For every shuttle launch, a total of 14 KTMs were deployed to stations from Cocoa Beach to Daytona. “We set them up here in the hanger, put all of the cameras and lenses on them, make sure they’re balanced and everything works just right, and then we tow them out to the field,” Ken Allen, chief electronic technician, who has been with the team for over 23 years.

Allen started his career with NASA working telemetry for STS-1 on an island in the Caribbean. He later transferred to KSC during the days of the KTM predecessor, a tracking mount called the Intermediate Focal Length Optical Tracker (IFLOT), which used World War II anti-aircraft gun mounts retrofitted with cameras instead of artillery. They have been used to capture imagery for launches from the late 1950s to shuttle. Not quite fast enough to track the faster rockets of today, NASA started using KTMs, which were more capable, in conjunction with the IFLOTs in the late 1980s.
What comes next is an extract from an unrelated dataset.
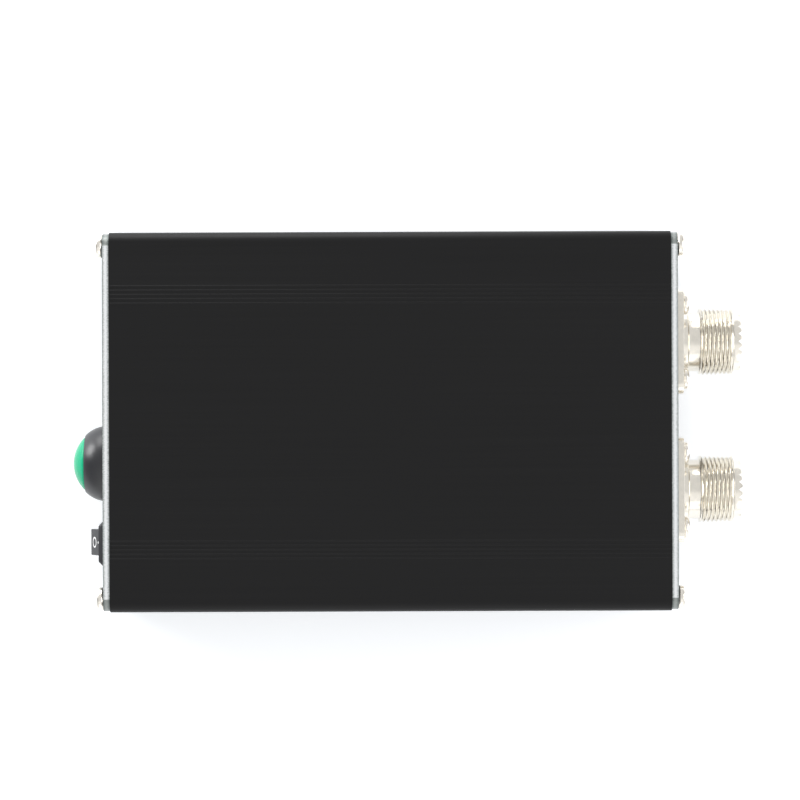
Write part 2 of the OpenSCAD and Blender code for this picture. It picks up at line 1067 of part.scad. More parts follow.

“I actually took these (the KTMs) off the truck when they showed up,” said Allen. The KTMs were computer controlled and modern and Allen took to them immediately. “The old-timers that were here back then didn’t want anything to do with them,” he laughed. “That’s how I ended up in this section. I knew the electronics and could take care of them.”

Not Your Average Photostream

Shuttle Trackers

Operators Rick Wetherington (left) and Kenny Allen work on two of the Contraves-Goerz Kineto Tracking Mounts (KTM). There are 10 KTMs certified for use on the Eastern Range. The KTM, which is trailer-mounted with a center console/seat and electric drive tracking mount, includes a two-camera, camera control unit that will be used during launches. The KTM is designed for remotely controlled operations and offers a combination of film, shuttered and high-speed digital video, and FLIR cameras configured with 20-inch to 150-inch focal length lenses. The KTMs are generally placed in the field and checked out the day before a launch and manned 3 hours prior to liftoff.
Photo Credit: NASA

Just before rollback of the Rotating Servicing Structure, Nehr would carry a heavy bag of equipment up to the shuttle stack. He meticulously photographed the tiles and the forward reaction control system, documenting everything he saw. Of the 2,000 plus images he took, bird droppings were a common item he took care to note. “To the laser range finder on the end of the robotic arm they used for tile inspection [in space], bird droppings look exactly like tile damage,” Nehr explained. Tile damage can be cause for a spacewalk, an unwanted risk and waste of valuable time if the tiles aren’t really compromised. “I’ve had thousands of published pictures,” said Nehr, “but I tell people some of the most important pictures I’ve ever taken are of bird poo.”

Another set of photographs he was responsible for were of tiny pieces of tape placed where the external tank connected to the belly of the shuttle. Once the tank was jettisoned, the doors closed in a specific way. “We position the tape so that it shows just a little bit [when this happens],” he explained. “When we examine the photographs, if there’s more tape showing than there should be, we know the doors didn’t shut properly.”

After a launch, the team put together what is called a ‘quick review’ or ‘quick video’ within an hour or two after liftoff. This is the HD video of the launch that is sent to the image analysis team called the Intercenter Photo Working Group. “While that’s happening we’re gathering film from each of the cameras and getting it together to have it processed.” They had approximately twenty-four hours to deliver.

A Thousand Words

Being able to answer the simple question “Did you see that?” is important to mission success. From the camera boxes that were embedded into the Apollo launch ring stands to the place where periscopes used to peer out of bunkers to watch Mercury spacecraft launch (“That’s how they watched it back then in the days before easily usable video cameras,” explained Nehr.), being able to actually see what’s happening during liftoff is critical.

“A picture is worth a thousand words,” said Olszewski. “It’s that simple. Try to describe it verbally or try to write it down exactly as you’ve seen, it takes too much time. Sometimes you don’t have the right words. Sometimes you know how to describe it. But if you take an image, you’re looking at it. You don’t have another person’s perception of what they thought they saw.”

When an anomaly or a failure occurs, often it happens so fast that the human eye misses it, perception distorts it, and memory fades. Said Nehr. “The only thing you’ve got left is imagery.”